For the second part of the experiment, Yoeli divided the same residents into two new random groups, butterfly-recipients divided equally between them. In one of these groups, Yoeli made public the list of who was and was not adopting the SmartAC program, and in the other he did not. These were labeled revealing and anonymous conditions, respectively.
In the revealing condition, “I had folks sign up on a sign-up sheet, that I would post publicly in the lobby of an apartment,” Yoeli said, predicting that the revealing condition would encourage residents to adopt the system, similarly to public philanthropy. “If people know you give to charity, they are more likely to give to charity.”

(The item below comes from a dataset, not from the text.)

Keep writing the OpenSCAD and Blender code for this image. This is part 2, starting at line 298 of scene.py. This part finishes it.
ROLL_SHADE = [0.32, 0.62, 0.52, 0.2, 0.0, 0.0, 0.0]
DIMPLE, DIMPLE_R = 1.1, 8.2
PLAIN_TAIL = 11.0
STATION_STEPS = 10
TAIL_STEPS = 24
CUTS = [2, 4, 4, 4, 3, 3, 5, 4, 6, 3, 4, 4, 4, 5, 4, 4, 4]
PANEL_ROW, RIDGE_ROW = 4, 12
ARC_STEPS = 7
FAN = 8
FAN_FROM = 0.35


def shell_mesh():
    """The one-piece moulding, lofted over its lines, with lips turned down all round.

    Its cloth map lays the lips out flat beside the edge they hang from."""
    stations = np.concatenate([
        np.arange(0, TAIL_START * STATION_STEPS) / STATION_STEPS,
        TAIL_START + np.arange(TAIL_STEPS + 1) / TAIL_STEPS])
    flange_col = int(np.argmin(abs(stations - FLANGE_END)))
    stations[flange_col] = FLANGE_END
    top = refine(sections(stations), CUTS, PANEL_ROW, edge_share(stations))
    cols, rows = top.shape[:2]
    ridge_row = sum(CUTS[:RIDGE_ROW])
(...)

While Yoeli found that people were more likely to adopt SmartAC in the revealing condition if a butterfly message was included, butterfly-recipients in the anonymous condition were less likely to use SmartAC. “I found the message was backfiring on the anonymous sheets,” he said.
Yoeli hypothesized that people in this “backfire” group reacted with questions like, “What’s the catch?” or “What’s in it for me?” Maybe people will be more willing to participate “if you don’t dress it up too much.”
While none of the trends in his preliminary findings was statistically significant, Yoeli said he planned to structure the next experiment differently by performing it ina city with a higher concentration of residents would intensify the effects of social influence. “Generally speaking, it worked well in apartment buildings with the revealing sign-up condition and the butterfly message. That increase is really strong,” he said.
Yoeli decided to do his research in real-life situations rather than a lab setting, trading hypothetical communities for California residents to gauge their reactions. A lot of research findings “don’t generalize well once they get out of the lab,” he said.
The idea of social approval, the idea that behavior is influenced by what others think, has only been researched in a laboratory setting. “It turns out we don’t have good evidence of it in the field. So basically I set out to do what we had done in the lab already,” Yoeli said.